Could every line of the data be printed exactly as it reads?

Dataset extract ->

□ □ □ □ □ □ □

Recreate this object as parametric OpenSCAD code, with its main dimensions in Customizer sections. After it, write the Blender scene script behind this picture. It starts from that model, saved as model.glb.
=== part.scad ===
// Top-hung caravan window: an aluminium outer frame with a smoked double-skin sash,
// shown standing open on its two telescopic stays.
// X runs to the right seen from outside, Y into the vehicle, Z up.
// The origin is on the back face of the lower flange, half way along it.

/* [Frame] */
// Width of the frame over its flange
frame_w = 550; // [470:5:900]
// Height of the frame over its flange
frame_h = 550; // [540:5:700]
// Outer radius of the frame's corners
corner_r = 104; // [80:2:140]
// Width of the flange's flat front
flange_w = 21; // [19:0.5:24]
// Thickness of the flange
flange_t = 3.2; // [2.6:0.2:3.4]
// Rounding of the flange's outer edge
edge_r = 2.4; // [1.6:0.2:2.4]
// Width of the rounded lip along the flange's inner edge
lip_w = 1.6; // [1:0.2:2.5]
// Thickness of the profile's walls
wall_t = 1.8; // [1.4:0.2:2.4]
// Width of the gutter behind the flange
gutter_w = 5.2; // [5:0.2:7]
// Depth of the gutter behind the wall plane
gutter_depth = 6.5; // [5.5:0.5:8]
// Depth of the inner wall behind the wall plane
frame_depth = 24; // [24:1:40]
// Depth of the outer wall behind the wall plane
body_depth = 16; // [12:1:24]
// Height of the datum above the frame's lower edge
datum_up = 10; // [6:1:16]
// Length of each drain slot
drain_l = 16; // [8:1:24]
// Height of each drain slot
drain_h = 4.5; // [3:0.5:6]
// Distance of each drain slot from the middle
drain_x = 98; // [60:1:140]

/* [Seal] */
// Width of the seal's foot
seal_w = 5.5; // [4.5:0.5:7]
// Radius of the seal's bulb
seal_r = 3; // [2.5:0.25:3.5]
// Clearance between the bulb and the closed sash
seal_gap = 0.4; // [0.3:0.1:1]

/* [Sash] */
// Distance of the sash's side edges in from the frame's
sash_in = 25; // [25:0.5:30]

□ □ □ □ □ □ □

Result of this task ->
Recreate this object as parametric OpenSCAD code, with its main dimensions in Customizer sections. After it, write the Blender scene script behind this picture. It starts from that model, saved as model.glb.
=== part.scad ===
// Top-hung caravan window: an aluminium outer frame with a smoked double-skin sash,
// shown standing open on its two telescopic stays.
// X runs to the right seen from outside, Y into the vehicle, Z up.
// The origin is on the back face of the lower flange, half way along it.

/* [Frame] */
// Width of the frame over its flange
frame_w = 550; // [470:5:900]
// Height of the frame over its flange
frame_h = 550; // [540:5:700]
// Outer radius of the frame's corners
corner_r = 104; // [80:2:140]
// Width of the flange's flat front
flange_w = 21; // [19:0.5:24]
// Thickness of the flange
flange_t = 3.2; // [2.6:0.2:3.4]
// Rounding of the flange's outer edge
edge_r = 2.4; // [1.6:0.2:2.4]
// Width of the rounded lip along the flange's inner edge
lip_w = 1.6; // [1:0.2:2.5]
// Thickness of the profile's walls
wall_t = 1.8; // [1.4:0.2:2.4]
// Width of the gutter behind the flange
gutter_w = 5.2; // [5:0.2:7]
// Depth of the gutter behind the wall plane
gutter_depth = 6.5; // [5.5:0.5:8]
// Depth of the inner wall behind the wall plane
frame_depth = 24; // [24:1:40]
// Depth of the outer wall behind the wall plane
body_depth = 16; // [12:1:24]
// Height of the datum above the frame's lower edge
datum_up = 10; // [6:1:16]
// Length of each drain slot
drain_l = 16; // [8:1:24]
// Height of each drain slot
drain_h = 4.5; // [3:0.5:6]
// Distance of each drain slot from the middle
drain_x = 98; // [60:1:140]

/* [Seal] */
// Width of the seal's foot
seal_w = 5.5; // [4.5:0.5:7]
// Radius of the seal's bulb
seal_r = 3; // [2.5:0.25:3.5]
// Clearance between the bulb and the closed sash
seal_gap = 0.4; // [0.3:0.1:1]

/* [Sash] */
// Distance of the sash's side edges in from the frame's
sash_in = 25; // [25:0.5:30]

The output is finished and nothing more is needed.